Hさんは、転職先企業が間もなく行った組織再編によって、それほど経験のない「事業開発部」に配属となり、ある日突然、仕事内容が一変してしまった人物。「心機一転、頑張ろう!」とは思うものの、周りにも馴染めないまま経験の浅い仕事をしなくてはいけないプレッシャーに、日々、押しつぶされそうになっていました。
Hさんは、正直、何をどんなふうにやっていけばいいのか分からなくなっていました。 勇気を出して先輩に質問してみても、「じゃ、僕がやっておくよ」と一言。周りが“そんなことも知らないの?”と言っているように思え、まるで自分一人が取り残されていくようなあせりを、次第に強く感じるようになっていったといいます。
毎日がそんな具合だから、Hさんはだんだん人が変わったように沈んでいきます。口数が減るどころか、部署のメンバーと目を合わせるのすらビクビクするようになり朝、出社しても相手の顔を見て「おはよう」とさえ言えなくなってしまったのです。
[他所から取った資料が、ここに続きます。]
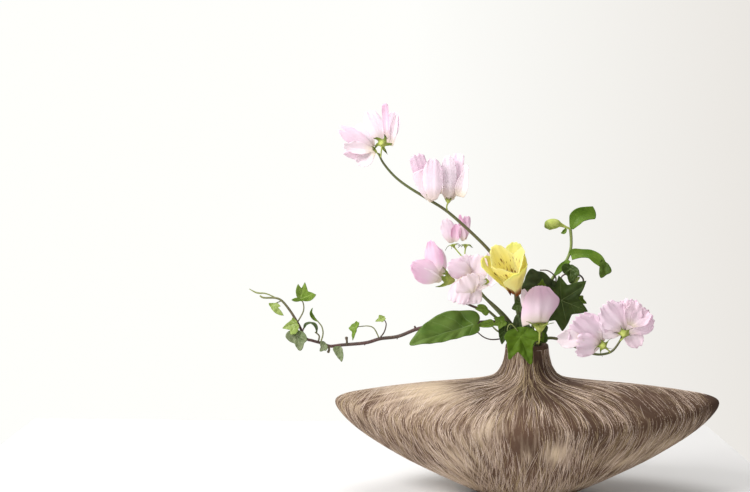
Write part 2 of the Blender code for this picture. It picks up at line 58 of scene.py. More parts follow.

そんなある日、Hさんは上司にミーティングルームに呼ばれました。
「最近なんだか沈んでいるように見えるけど、なにかあった?」
Hさんはこれまで、あまりにも忙しそうなので声をかける事もできないでいたその上司に、すべての事を包み隠さず打ち明けました。「正直、つらいだけです。どうしたらいいのか分かりません…」と。するとその上司は、こう言いました。
「じゃあ、明日から毎日、朝の15分間、二人で朝会をやろう」。
さて、それからHさんは、毎朝「今日はこれをしようと思います」とその上司に仕事を報告。「じゃあこんな準備が必要になると思うけど、やってある?」上司からはそんなフォローがあり、少しずつ仕事を覚え、自信をつけていったのでした。
現在Hさんは、自分の企画した業務がいくつか形になり、成功体験を積んだことで自信もつき、以前の明るさを取り戻しました。すると不思議なことに、いろいろなことが増々良い方向に動き出し始めたといいます。部署の仲間や他の同僚たち、協力会社の人たちとの関係もよくなり、仕事も面白くなっているといいます。
もしあのまま上司が気付かずにいたら、Hさんが再び転職活動を始めるのは時間の問題だったでしょう。日々の人材マネジメントは、人事ではなく現場の中間管理職が行うもの。では、人事には、一体何ができるでしょうか…。
それは、人事のみなさんが、人が辞める時というのは、こうした人には言いにくい、ある意味知られたくないような理由の場合も多い、ということをまず把握しておくことです。そして、各現場の中間管理職たちと、定期的に対処法などについてミーティングの場などを設けて“情報共有”しておくことも大切です。
「最近、目を合わせない」「おどおどしている」「声やメールのトーンが変わった」、などという社員がいると聞いたら、人事としては『一声かててみてはいかがでしょうか?』と積極的にはたらきかけましょう。また、社内を見渡して、いつもお昼を一人で過ごしている社員なども、ちょっと気になる存在です。その社員の直属の上司(=中間管理職)に伝えて、一度は真剣に話をしてみるのも危険回避につながるかもしれません。
医療機器メーカーのA社は、入社者に対して手厚くOJTを実施していました。先輩営業社員に新人を同行させること一ヶ月。社用車で営業に回るA社では、まさに先輩社員と新人は徒弟関係の間柄になります。A社に入社したMさんも、先輩社員と朝から晩まで寝食を共にせんばかりの濃密な時間をすごし、そして一ヶ月後に先輩社員ともども退職しました。
どうやらこの先輩社員、以前から会社の経営に不満を持っており、転職を考えていたようなのです。会社に対してネガティブになっている人と「寝食を共にした」のだからひとたまりもありません。Mさんは、先輩社員と同様、すっかりA社にネガティブになってしまいました。
入社直後に身の回りにいる人たちから、「新人」は影響を受けやすいといいます。手厚いフォローも人選をミスすると、逆効果になったりするのです。